SWOT analysis as a technique assist in understanding the strengths and weaknesses of a firm and identification of opportunities available and possible threats (McDaniel, Hair, & Lamb, 2014). Strengths refers to advantages that a firm has which enables to perform better than others and are usually internal perspectives (McDaniel, Hair, & Lamb, 2014).Pet.com had various strengths that gave the management the confidence that it would perform better in the market for pet products. The firm had access to large amount of capital especially from the partnership with Amazon.com. The resources provided through this partnership were poised to enable the firm to eliminate its competitors including Petopia.com, PetSmart.com and PetStore.com. By using strategic assets and experience of Amazon.com, the firm would build a competitive advantage. Other strategic alliances made it possible for Pets.cpm to provide animal health insurance and this made it the featured pet store on Yahoo!
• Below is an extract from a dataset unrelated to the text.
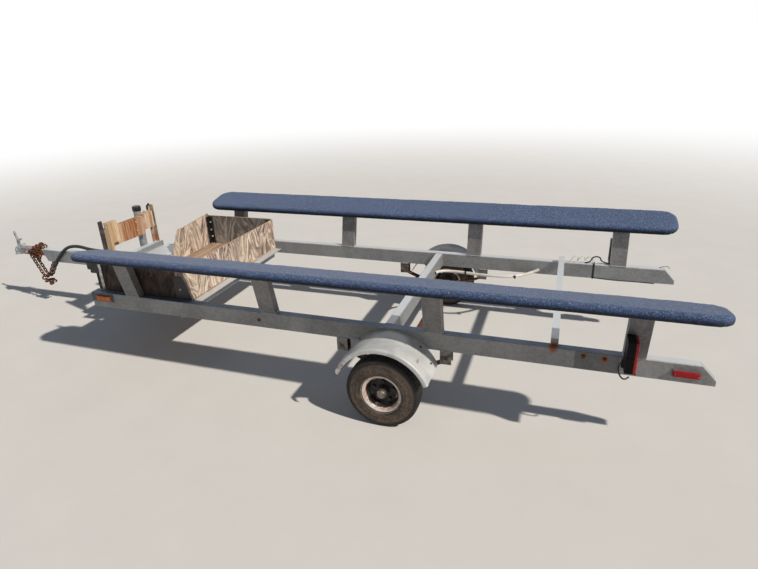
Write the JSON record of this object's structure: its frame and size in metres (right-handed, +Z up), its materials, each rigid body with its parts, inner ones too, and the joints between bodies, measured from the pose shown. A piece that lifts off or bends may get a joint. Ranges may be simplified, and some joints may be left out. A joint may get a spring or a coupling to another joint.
{
  "type": "boat trailer",
  "caption": "Small steel boat trailer with carpeted bunks on leaning posts, a plywood bin behind the bow stop and a jack beside the tongue",
  "frame": {"origin": "on the ground below the middle of the trailer's length and width", "axes": "X forward to the coupler, Y to the trailer's left, Z up"},
  "size_m": [5.157, 1.78, 0.86],
  "materials": {
    "galvanized": "matt zinc grey, weathered, with rust stains",
    "rusty_steel": "brown surface rust over dark steel",
    "carpet": "slate blue marine carpet, short pile",
    "plywood": "weathered bare plywood, grey and tan",
    "board_wood": "weathered bare softwood board",
    "black_steel": "black painted steel",
    "fender_steel": "pale grey, chalky and dented",
    "wheel_paint": "off-white chalky paint with a black centre",
    "hub_steel": "grey steel hub and bright lug nuts",
    "tyre_rubber": "black rubber, dusty brown sidewall",
    "black_plastic": "black moulded lamp housings, lead and plug",
    "red_lens": "red lens",
    "amber_lens": "amber lens",
    "jack_steel": "dull plated steel",
    "jack_cap_plastic": "black cap"
  },
  "bodies": {
    "frame": {"axle_beam": "rusty_steel", "bin_corner_angles": "black_steel", "bin_floor": "plywood", "bin_gussets": "black_steel", "bin_ledges": "galvanized", "bin_wall_front": "plywood", "bin_wall_left": "plywood", "bin_wall_rear": "plywood", "bin_wall_right": "plywood", "bow_plate": "galvanized", "bunk_brackets": "black_steel", "bunk_left": "carpet", "bunk_right": "carpet", "chain_eyes": "rusty_steel", "coupler_body": "rusty_steel", "coupler_latch": "rusty_steel", "crossmember_axle": "galvanized", "crossmember_bin": "galvanized", "crossmember_front": "galvanized", "fender_left": "fender_steel", "fender_right": "fender_steel", "jack_bracket": "jack_steel", "jack_cap": "jack_cap_plastic", "jack_crank": "jack_steel", "jack_tube": "jack_steel", "lamp_housing_left": "black_plastic", "lamp_housing_right": "black_plastic", "lead_ends": "black_plastic", "marker_bases": "black_plastic", "markers_amber": "amber_lens", "markers_red": "red_lens", "posts_left": "galvanized", "posts_right": "galvanized", "rail_left": "galvanized", "rail_right": "galvanized", "rear_bar": "galvanized", "safety_chain_left": "rusty_steel", "safety_chain_right": "rusty_steel", "spring_clamp_left": "rusty_steel", "spring_clamp_right": "rusty_steel", "spring_hangers_left": "rusty_steel", "spring_hangers_right": "rusty_steel", "spring_left": "rusty_steel", "spring_right": "rusty_steel", "stop_bar": "galvanized", "stop_board": "board_wood", "stop_cleat": "board_wood", "stop_hook": "black_steel", "stop_uprights": "rusty_steel", "tail_lenses": "red_lens", "tongue_inner": "rusty_steel", "tongue_outer": "galvanized", "wiring_lead": "black_plastic"},
    "wheel_left": {"rim_left": "wheel_paint", "tyre_left": "tyre_rubber", "hub_left": "hub_steel"},
    "wheel_right": {"rim_right": "wheel_paint", "tyre_right": "tyre_rubber", "hub_right": "hub_steel"},
    "jack_foot": {"jack_leg": "jack_steel"}
  },
  "joints": [
    {"name": "wheel_left_spin", "type": "hinge", "parent": "frame", "child": "wheel_left", "pos_m": [-1.0105, 0.819, 0.205], "axis": [0, 1, 0], "continuous": true},
    {"name": "wheel_right_spin", "type": "hinge", "parent": "frame", "child": "wheel_right", "pos_m": [-1.0105, -0.819, 0.205], "axis": [0, 1, 0], "continuous": true},
    {"name": "jack_lift", "type": "slide", "parent": "frame", "child": "jack_foot", "axis": [0, 0, 1], "range_m": [0, 0.22]}
  ]
}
Platform.  Other strengths stemmed from the company’s ability to have a communication strategy that was aggressive and a penetration pricing-strategy. The firm was able to provide many product specials at low prices across board in comparison with other shops.

Weaknesses refer to external and internal factors that make a firm’s competitors to do better in the market (McDaniel, Hair, & Lamb, 2014). The weaknesses of the firm arose from the lack of a brick –and mortar establishment and as such it lacked warehouses that would have been important in putting pressure on its margins given that large shipping of orders by air freight made them very expensive.  The other weakness was the inability of the firm to break-even even after carrying out extensive marketing of its products.

Opportunities refer to trends and changes that a firm can utilize to achieve the required growth in market and revenue (McDaniel, Hair, & Lamb, 2014). The firm had various opportunities in the market that it would exploit in the market. The market was large given that around $23 billion was spent on pets’ products in 1998. About 60 percent households in US owned pets and 40 percent owned more than one and the market was predicted to experience a rapid growth over the following years. The other opportunities include rapid growth in internet usage and increasing online buying activities.

 The firm faces various threats internally and in the market. The internal threats involve the risk that the firm sells products at prices well below cost which poses financial products. The increased threats in the market arise from increased competition from sellers offering pets products including Petopia.com, PetSmart.com and PetStore.com that prevent the needed market expansion growth.

Target market refers to customers that a firm directs its marketing efforts to so that they can buy its products or services. The target market for Pets.com included the online buyers of pets’ product who would be looking for products, services and information on their pets. Positioning refers to a process of influencing the perception of potential customers about a given brand and product line. Positioning statement refers to an expression of how consumer needs will be met by a particular product differently from competitors (McDaniel, Hair, & Lamb, 2014).  The positioning statement for Pets.com included serving pets and pets’ owners with best possible care by providing products, service and information. This is through a wide selection of products and expert advice from veterinarians and experts in the industry.

The right marketing strategy should focus on should be creative while providing low-cost options (Pisano, 2015). The mistake in the Pets.com marketing strategy involved using big amount of resources in aggressive marketing and pricing but little efforts was paid to the need creativity and low cost in the process. The best strategy should involve being Tech Savvy, networking through online platforms and minimizing the cost of marketing efforts and overall operations. This would prevent providing products at prices below cost and hurting the performance of the firm. An effective marketing strategy should create a great impression of its brand and products to customers so as to gain their royalty and hence, increase market share and revenue (Pisano, 2015).

The establishment of the product pricing point should be based on the value, the pricing of substitutes and the sensitivity of customer to the price (Goi, 2009). The value of Pets.com products should be pegged on cost involved and high quality features that surpasses those of competitors. Lowering cost through technology adoption will lower prices below the market price. A product’s value should satisfy the needs of the products and features should match the use by customers (Goi, 2009). The product for Pets.com should only have features that will meet customers’ needs and avoid the ones that won’t actually be used. Place refers to where customers will find the product and how easily they can access it through the appropriate distribution channels (Goi, 2009). The online platform should enable customers to locate and select the product while establishment of strategic warehouses will make accessibility easy. Promotion refers to medium of communicating   marketing messages to the target market of a firm (Goi, 2009). The use of social media and other online platforms will allow the firm to reach out to many potential customers in need of pets’ products.

References

McDaniel, C. D., Hair, J. F., & Lamb, C. (2014). MKTG 8.

Goi, C. L. (2009). A review of marketing mix: 4Ps or more?International journal of marketing studies, 1(1), 2.

 

Pisano, G. P. (2015). You need an innovation strategy. Harvard Business Review, 93(6), 44-54.